Exactly. The older me has a different and vastly richer understanding of the human condition than the younger me who apparently speed-read through Lolita without pausing to think and reflect. Abandoning it after Part I is no failure.

Everybody has been tweeting and writing about Doctorow. Now that I am older, I will confidently and loudly admit to this: not only have I never read anything by Doctorow, I hadn't even heard of that name until it became news! I tell ya, it is not without reason that I refer to myself as an idiot who is a poseur professor!!!

Ramesh said...

You have to go spend time with "the friend to marvel at the cloud shapes while having a few Fudgsicles ;)". She has bravely made sensible comments on these posts of yours when I can't even get to read them.

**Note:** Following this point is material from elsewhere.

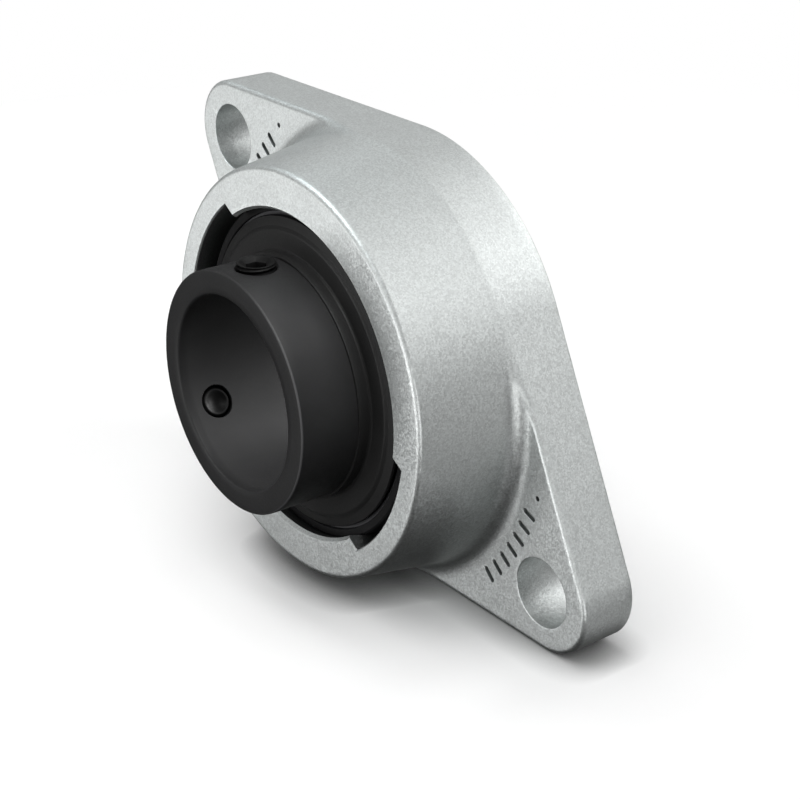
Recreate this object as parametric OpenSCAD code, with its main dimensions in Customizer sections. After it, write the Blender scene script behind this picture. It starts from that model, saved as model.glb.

Recharge your batteries my friend and get back to the sunnier and breezier sized of life, reading and posting. They deserve your attention in equal measure. There was an epic battle yesterday on the Alps at the Tour de France. You could write a whole book on that one.

Sriram Khé said...

Whaaaat? A battle in France? Are the Germans and the French at it again? Did the French quickly give up as they always do? I thought they had fought the last of the battles back in 1945!!!
Muahahahaha ;)

I have my own tour: tour de cuisine, mon ami ;) With fudgesickle too! When that is done, as our own general, MacArthur famously said, I shall return!

Kottapali said...

Oh those Russians .. is just about right :-)

Anne in Salem said...

I have three Doctorow in hardback - Ragtime, The Waterworks, and Billy Bathgate. I don't have three hardback of any other author, even Jane Austen. You are welcome to them any time.

Sriram Khé said...

Hmmm ... that's a tempting offer, Anne. Lemme see first how I do with the Steinbeck at hand.